Não vou pormenorizar o texto no apontamento das variadas atuações e no que me agradam, ou desagradam, mas o destaque vai para David Jonsson e seu androide Andy. O ator aqui faz um trabalho que prima por expressões que tangenciam entre a surpresa fria ao condicionamento moral de suas funções até chegar num vácuo moral que proporciona uma preocupação com sua empresa de origem e não à figura na qual ele tem a função de proteger. O detalhamento dessas expressões é salutar e enriquece o intrigante personagem que passa a ser uma criatura dividida entre suas funções e a demonstração de empatia, subserviência e ameaça acabam por entrar num campo membranoso que carrega a narrativa adiante.
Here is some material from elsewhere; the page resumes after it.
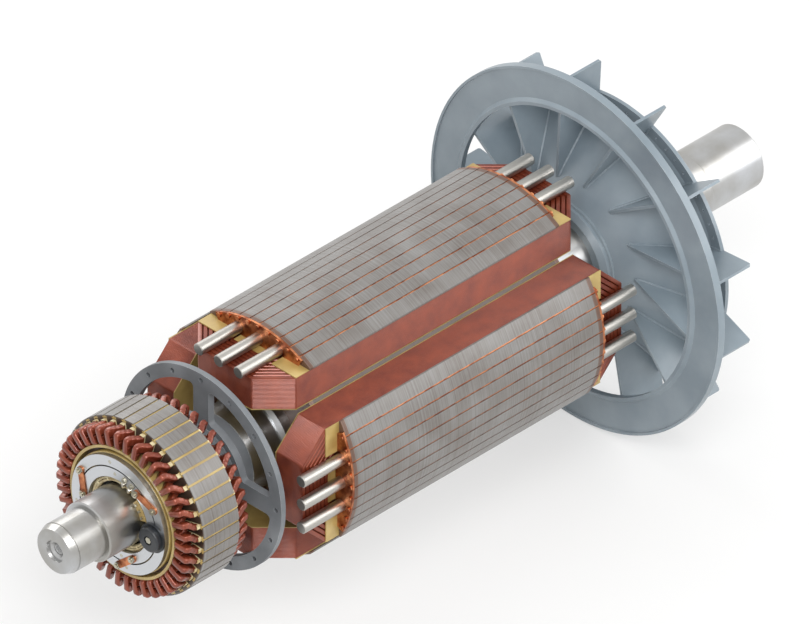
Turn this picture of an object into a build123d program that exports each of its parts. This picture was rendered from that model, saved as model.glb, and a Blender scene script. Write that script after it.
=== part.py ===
import os
from math import atan2, cos, degrees, radians, sin, sqrt

from build123d import *

os.makedirs("parts", exist_ok=True)

# Frame: the shaft lies along X, +X leaves at the drive end and +Z is up.
# The origin is the middle of the drive end bearing seat, on the shaft axis.

# Shaft, all lengths and radii in millimetres
drive_seat_r = 70.0
drive_seat_length = 146.0
drive_end_chamfer = 4.0
drive_seal_r = 77.0
drive_seal_length = 182.0
fan_seat_r = 85.0
fan_seat_length = 177.0
body_r = 95.0
body_length = 953.0
disc_seat_r = 85.0
disc_seat_length = 112.0
exciter_seat_r = 65.0
exciter_seat_length = 250.5
front_seat_r = 55.0
front_seat_length = 72.0
front_band_r = 54.0
front_band_length = 3.5
front_end_chamfer = 13.5
front_chamfer_depth = 6.5
shoulder_chamfer = 3.0
centre_recess_r = 24.0
centre_recess_depth = 6.0
centre_recess_taper = 2.0
centre_cone_depth = 5.0
shaft_thread_r = 12.0
shaft_thread_depth = 50.0

# Laminated four pole core
pole_count = 4
pole_face_r = 263.3
pole_tip_angle = 31.9
pole_body_half_width = 67.0
shoe_underside = 219.5
yoke_half_flat = 141.5
yoke_half_corner = 134.0
core_length = 673.5
core_front_gap = 124.2
core_end_plate_thickness = 10.0
clamp_ring_r = 107.0
clamp_ring_chamfer = 8.0
clamp_ring_length = 29.4
core_key_width = 40.0
core_key_height = 22.0
core_key_length = 600.0

# Damper winding and coil support rods
damper_bars_per_pole = 9
damper_bar_r = 5.2
damper_circle_r = 257.0
damper_pitch_angle = 6.2
damper_slot_opening = 3.0
damper_plate_thickness = 5.0
damper_plate_lip = 2.5
damper_plate_outer_r = 263.0
damper_plate_half_angle = 27.0
damper_bar_overhang = 4.0
rod_r = 12.75
rod_spread = 55.5
rod_overhang = 111.0
rod_end_chamfer = 1.5
rod_seat_gap = 0.25
slide_clearance = 0.2

# Field coils and their insulation
coil_half_width = 136.0
coil_overhang = 93.0
coil_corner = 62.0
coil_inner_corner = 20.0
coil_end_build = 72.5
coil_layers = 7
coil_layer_groove = 1.2
coil_layer_groove_depth = 2.0
outer_washer_thickness = 2.5
inner_washer_thickness = 1.5
pole_wrap_thickness = 1.3
pole_wrap_clearance = 0.2
end_block_clearance = 0.3
end_block_drop = 3.0

# Balance disc
disc_r = 223.6
disc_thickness = 16.0
disc_rear_chamfer = 4.0
disc_boss_r = 97.0
disc_boss_reach = 14.0
disc_hole_r = 5.5
disc_hole_inset = 15.6
disc_hole_count = 16
window_rim_width = 30.0
window_inner_r = 114.0
window_corner_r = 10.0
spoke_half_width = 21.0
disc_front_gap = 49.2
disc_lock_ring_width = 14.0
disc_lock_ring_r = 96.0

# Exciter armature
exciter_r = 195.0
exciter_core_length = 96.0
exciter_core_bore_r = 112.0
exciter_slots = 42
exciter_slot_width = 9.5
exciter_slot_mouth = 5.0
exciter_slot_bottom_r = 144.5
exciter_wedge_thickness = 4.0
exciter_wedge_recess = 2.5
exciter_wedge_lip = 1.5
exciter_bar_width = 8.5
exciter_bar_height = 17.0
exciter_bar_gap = 4.0
exciter_straight_end = 18.0
exciter_leg_length = 13.0
exciter_nose_length = 8.0
exciter_coil_pitch = 1
exciter_core_to_disc = 87.3
press_ring_thickness = 8.0
press_ring_r = 142.0
support_ring_width = 6.0
support_ring_length = 26.0
exciter_sleeve_r = 79.0
exciter_rim_thickness = 14.0
exciter_web_thickness = 18.0
exciter_web_hole_r = 6.5
exciter_web_holes = 6
winding_support_gap = 0.3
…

Novamente numa reconfiguração de personagens anteriores, mas com uma atualização gaiata. É um filme gaiato.

Diante de todas as presunções citadas Alien: Romulus mantém-se espertamente no caminho seguro via homenagem, que é algo já corriqueiro no mainstream hollywoodiano com suas incontáveis sequências, refilmagens, retcons e a porra toda. Mas ao imprimir um caráter de tesão próprio na encenação e nos acertos das colocações referenciais acaba por se destacar. Seu caráter táctil no que diz respeito à sua introspecção instrumental visual é de graúdo vulto. Se consegue sentir a sujeira daquele universo sem soar quaisquer falsidades e/ou fugas visuais que atrapalhem a brincadeira. E apontar um novo caminho por sobre mais uma marmota exploratória de empresa Weyland-Yutani é uma sagacidade maneira, que serve como apontamento crítico não só do zeitgeist que circundava os anos 80 a respeito do neoliberalismo latente, mas como citação de uma operacionalização do sistema capitalista em se dispor a estraçalhar quem quer que seja em prol de objetivos altamente próprios num futuro próximo. Algo que obviamente vai incluir um operariado extensivamente oprimido a servir como cobaia mediante a preocupação em se fechar um balanço trimestral de lucro. Algo irônico proveniente de uma produção de oitenta milhões de dólares, que é praticamente um peido diante do tamanho e valor da multinacional que a financia.